Mark Willett described the cantref as one of four that comprised Gwent.

Iolo Morganwg called Cantref Coch the third part of the kingdom of Iestyn ap Gwrgant, separating it from both Gwent and Morgannwg proper (Glywysing). Iolo gives a fuller description of the Cantref's extent under Iestyn, stating that it stretched "from the Wye and Severn, up to the bridge at Gloucester, and from there to Hereford", making the Cantref much larger than any of the English hundreds or the area now considered the Forest of Dean.

Iolo states that the land was acquired through Iestyn's second wife Angharad, the daughter of "Elystan Glodrydd" whom Iolo describes as "king of the Cantref Coch." This lineage is not supported by the more established Welsh genealogies, none of which mention the marriage. It may be that Iolo made use of Elystan as he was in fact, "king of the Rhwng Gwy a Hafren" (the land between the Wye and the Severn). However, the areas commonly referred to as Rhwng Gwy a Hafren was located further north in Powys, rather than in the locality of the Cantref Coch.

=== Later history ===
According to William of Malmesbury, Æthelstan met with a number of Welsh kings in Hereford in 926, and the border between the Kingdom of Gwent and the Kingdom of England was agreed at the Wye, removing Cantref Coch from Gwent's historic boundaries.

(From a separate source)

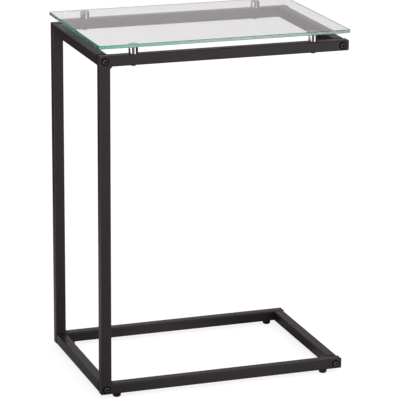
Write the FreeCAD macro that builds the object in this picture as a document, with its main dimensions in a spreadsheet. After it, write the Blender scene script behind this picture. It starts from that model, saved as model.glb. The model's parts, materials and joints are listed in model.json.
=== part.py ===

However, Edward Stradling recorded that in the time of Edward the Confessor (1042-1066), Griffith the fourth son of Iestyn ap Gwrgant became Lord of Caerleon, and that his Lordship comprised the cantrefi of Gwynllwg, Gwent isa and Cantref Coch.

It also appears that some of the ancient links between the area and Gwent continued well into the Norman period. Secular and ecclesiastic holdings would continue to be transferred between local leaders and the Lordship of Caerleon or other institutions in Gwent. As late as 1244, the Lord of the Bledisloe hundred confirmed an ancient claim by Llanthony Priory that its tenants in the manor of Alvington were exempt from suit to the hundred.